Appellant cites this court to Smith v. Firestone Tire & Rubber Co., 755 F.2d 129 (8th Cir.1985) and claims that it has some bearing on the present case. We disagree. In Firestone, the plaintiff was injured when he checked the air pressure of a tire and the multi-piece rim on the tire separated. Smith, 755 F.2d at 131. At trial, Firestone admitted two OSHA standards into evidence that related to the servicing of multi-piece wheel rims. Id. at 132. One of these standards stated that no warnings were necessary on such rims. The Eighth Circuit Court of Appeals affirmed holding that the OSHA standard relating to warnings rebutted the plaintiff’s contention that warnings were necessary on the tire rims. Id. at 133. This is a far cry from the claim in the present case that the mere reference to an ANSI standard on the side of a grinding wheel, without providing those standards to the employer or to the user, can serve as an adequate warning.
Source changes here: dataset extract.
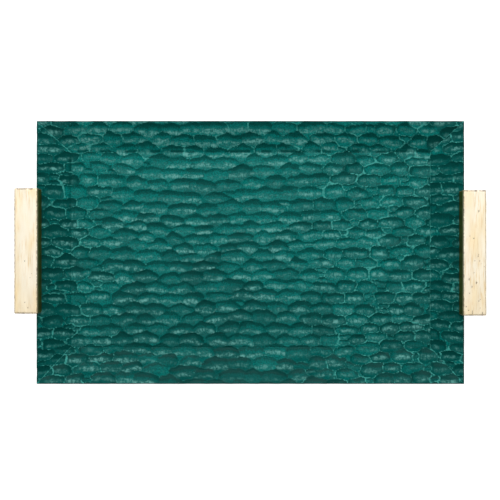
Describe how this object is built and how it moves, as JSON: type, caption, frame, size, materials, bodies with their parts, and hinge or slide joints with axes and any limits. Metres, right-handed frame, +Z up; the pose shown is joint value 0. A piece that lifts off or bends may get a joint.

The decision of the trial court is reversed and remanded for a new trial.

REINHARD, P.J., and AHRENS, J., concur.

. The evidence at trial revealed that when using a portable flexible shaft grinder, the rotating grinding wheel is moved to the piece that requires grinding. This is in contrast to a stationary grinding machine, where the grinding wheel is locked in place and the piece to be ground is moved to the wheel.

. The blotter is a paper collar placed on the grinding wheel on which is typically printed the name of the manufacturer, the order number of the part and the capacity of the grinding wheel in terms of rotations per minute.

. Side grinding is the use of the side of the grinding wheel rather than the outside edge of the grinding wheel for grinding purposes.